Job
Produce word for word the lines of the data below running from the one that has "made.shade_smooth()" to the one that has "low, high = Vector((1e9,)", inclusive, and no others.

Raw data

☆ ☆ ☆ ☆ ☆ ☆ ☆

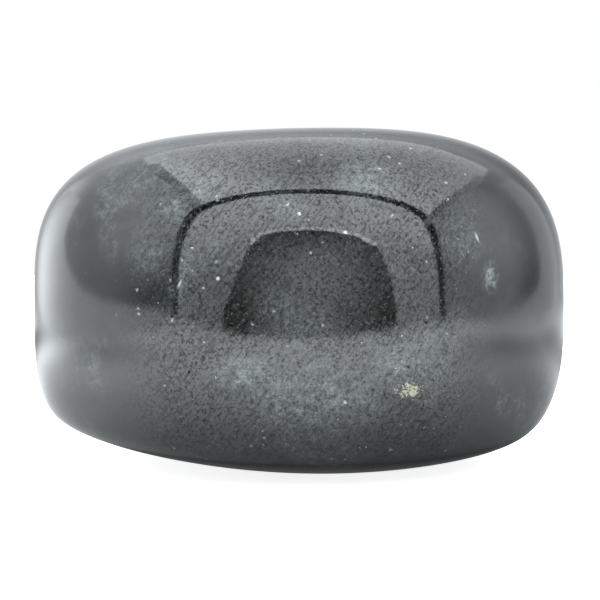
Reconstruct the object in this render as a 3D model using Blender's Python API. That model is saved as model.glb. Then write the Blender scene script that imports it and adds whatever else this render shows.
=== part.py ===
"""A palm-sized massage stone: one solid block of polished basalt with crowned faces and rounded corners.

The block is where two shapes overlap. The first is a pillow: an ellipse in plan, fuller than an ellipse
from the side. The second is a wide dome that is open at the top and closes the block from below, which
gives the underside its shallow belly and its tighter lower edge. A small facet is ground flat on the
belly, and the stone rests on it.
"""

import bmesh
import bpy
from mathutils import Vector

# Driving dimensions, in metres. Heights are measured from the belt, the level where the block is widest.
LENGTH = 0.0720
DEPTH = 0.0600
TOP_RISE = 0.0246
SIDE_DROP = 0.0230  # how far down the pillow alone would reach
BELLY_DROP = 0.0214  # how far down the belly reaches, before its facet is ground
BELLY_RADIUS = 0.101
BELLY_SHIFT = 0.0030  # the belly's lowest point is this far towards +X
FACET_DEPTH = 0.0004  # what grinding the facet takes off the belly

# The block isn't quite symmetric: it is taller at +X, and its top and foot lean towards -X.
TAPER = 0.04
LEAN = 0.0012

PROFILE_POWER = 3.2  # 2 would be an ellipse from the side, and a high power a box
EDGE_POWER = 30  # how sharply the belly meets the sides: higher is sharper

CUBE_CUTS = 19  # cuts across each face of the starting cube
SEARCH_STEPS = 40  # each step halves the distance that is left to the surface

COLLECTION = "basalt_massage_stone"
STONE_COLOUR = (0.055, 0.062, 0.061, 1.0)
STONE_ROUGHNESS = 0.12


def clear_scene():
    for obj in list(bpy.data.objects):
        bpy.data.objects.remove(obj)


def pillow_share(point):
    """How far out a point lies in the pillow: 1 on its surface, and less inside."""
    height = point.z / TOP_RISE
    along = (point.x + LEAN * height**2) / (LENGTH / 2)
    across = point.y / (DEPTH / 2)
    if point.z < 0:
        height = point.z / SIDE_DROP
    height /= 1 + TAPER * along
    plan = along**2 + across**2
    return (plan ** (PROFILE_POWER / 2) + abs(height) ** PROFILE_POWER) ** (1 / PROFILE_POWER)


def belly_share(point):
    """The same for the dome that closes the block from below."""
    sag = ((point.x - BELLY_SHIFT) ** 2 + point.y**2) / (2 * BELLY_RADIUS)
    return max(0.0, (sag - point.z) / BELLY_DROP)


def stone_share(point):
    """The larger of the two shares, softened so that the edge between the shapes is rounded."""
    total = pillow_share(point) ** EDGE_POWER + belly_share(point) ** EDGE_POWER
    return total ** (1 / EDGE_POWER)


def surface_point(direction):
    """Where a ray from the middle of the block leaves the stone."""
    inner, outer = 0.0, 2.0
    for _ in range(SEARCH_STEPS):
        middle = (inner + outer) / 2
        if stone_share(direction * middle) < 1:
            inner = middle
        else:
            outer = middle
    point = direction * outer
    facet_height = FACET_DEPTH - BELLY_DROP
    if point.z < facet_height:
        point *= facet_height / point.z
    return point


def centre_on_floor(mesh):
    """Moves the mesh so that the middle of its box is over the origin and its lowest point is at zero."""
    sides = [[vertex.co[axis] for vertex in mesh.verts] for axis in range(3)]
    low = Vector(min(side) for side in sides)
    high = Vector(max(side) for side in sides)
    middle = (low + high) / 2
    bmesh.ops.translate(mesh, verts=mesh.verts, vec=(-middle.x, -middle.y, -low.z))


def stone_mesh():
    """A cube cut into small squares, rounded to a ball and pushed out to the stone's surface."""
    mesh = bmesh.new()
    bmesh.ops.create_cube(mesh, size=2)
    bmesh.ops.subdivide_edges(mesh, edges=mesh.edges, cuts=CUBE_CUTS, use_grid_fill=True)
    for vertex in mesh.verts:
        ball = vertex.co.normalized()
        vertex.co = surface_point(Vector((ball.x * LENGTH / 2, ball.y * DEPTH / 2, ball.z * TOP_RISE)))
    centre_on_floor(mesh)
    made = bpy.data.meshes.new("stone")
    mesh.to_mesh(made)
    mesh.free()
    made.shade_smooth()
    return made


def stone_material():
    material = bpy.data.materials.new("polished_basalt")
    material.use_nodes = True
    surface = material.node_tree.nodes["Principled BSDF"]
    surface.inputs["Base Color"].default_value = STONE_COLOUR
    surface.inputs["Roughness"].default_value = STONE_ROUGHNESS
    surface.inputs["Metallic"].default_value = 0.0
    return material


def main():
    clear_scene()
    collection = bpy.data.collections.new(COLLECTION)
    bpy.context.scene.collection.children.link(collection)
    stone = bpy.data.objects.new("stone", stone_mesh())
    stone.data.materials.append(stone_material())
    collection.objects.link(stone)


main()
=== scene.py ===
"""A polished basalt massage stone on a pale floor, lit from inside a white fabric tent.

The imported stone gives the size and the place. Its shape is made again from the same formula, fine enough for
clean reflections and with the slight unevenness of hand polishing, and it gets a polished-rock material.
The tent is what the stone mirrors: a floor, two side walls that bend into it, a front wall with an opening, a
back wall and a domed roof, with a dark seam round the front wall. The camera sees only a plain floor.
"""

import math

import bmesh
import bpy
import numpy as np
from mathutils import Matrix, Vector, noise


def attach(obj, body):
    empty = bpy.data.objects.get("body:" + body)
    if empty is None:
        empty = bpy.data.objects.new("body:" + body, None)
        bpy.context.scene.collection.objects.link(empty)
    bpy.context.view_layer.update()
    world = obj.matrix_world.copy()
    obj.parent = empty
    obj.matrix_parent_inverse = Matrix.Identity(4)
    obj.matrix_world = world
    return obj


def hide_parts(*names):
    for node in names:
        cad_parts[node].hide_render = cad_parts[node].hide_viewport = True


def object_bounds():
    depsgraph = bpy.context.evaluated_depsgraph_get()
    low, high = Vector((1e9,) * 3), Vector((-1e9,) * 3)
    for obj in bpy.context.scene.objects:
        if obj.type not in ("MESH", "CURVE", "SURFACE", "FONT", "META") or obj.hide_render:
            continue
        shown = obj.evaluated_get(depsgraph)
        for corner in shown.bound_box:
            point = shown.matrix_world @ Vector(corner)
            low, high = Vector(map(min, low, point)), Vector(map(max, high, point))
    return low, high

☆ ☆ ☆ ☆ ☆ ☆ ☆

Result of the task
    made.shade_smooth()
    return made


def stone_material():
    material = bpy.data.materials.new("polished_basalt")
    material.use_nodes = True
    surface = material.node_tree.nodes["Principled BSDF"]
    surface.inputs["Base Color"].default_value = STONE_COLOUR
    surface.inputs["Roughness"].default_value = STONE_ROUGHNESS
    surface.inputs["Metallic"].default_value = 0.0
    return material


def main():
    clear_scene()
    collection = bpy.data.collections.new(COLLECTION)
    bpy.context.scene.collection.children.link(collection)
    stone = bpy.data.objects.new("stone", stone_mesh())
    stone.data.materials.append(stone_material())
    collection.objects.link(stone)


main()
=== scene.py ===
"""A polished basalt massage stone on a pale floor, lit from inside a white fabric tent.

The imported stone gives the size and the place. Its shape is made again from the same formula, fine enough for
clean reflections and with the slight unevenness of hand polishing, and it gets a polished-rock material.
The tent is what the stone mirrors: a floor, two side walls that bend into it, a front wall with an opening, a
back wall and a domed roof, with a dark seam round the front wall. The camera sees only a plain floor.
"""

import math

import bmesh
import bpy
import numpy as np
from mathutils import Matrix, Vector, noise


def attach(obj, body):
    empty = bpy.data.objects.get("body:" + body)
    if empty is None:
        empty = bpy.data.objects.new("body:" + body, None)
        bpy.context.scene.collection.objects.link(empty)
    bpy.context.view_layer.update()
    world = obj.matrix_world.copy()
    obj.parent = empty
    obj.matrix_parent_inverse = Matrix.Identity(4)
    obj.matrix_world = world
    return obj


def hide_parts(*names):
    for node in names:
        cad_parts[node].hide_render = cad_parts[node].hide_viewport = True


def object_bounds():
    depsgraph = bpy.context.evaluated_depsgraph_get()
    low, high = Vector((1e9,) * 3), Vector((-1e9,) * 3)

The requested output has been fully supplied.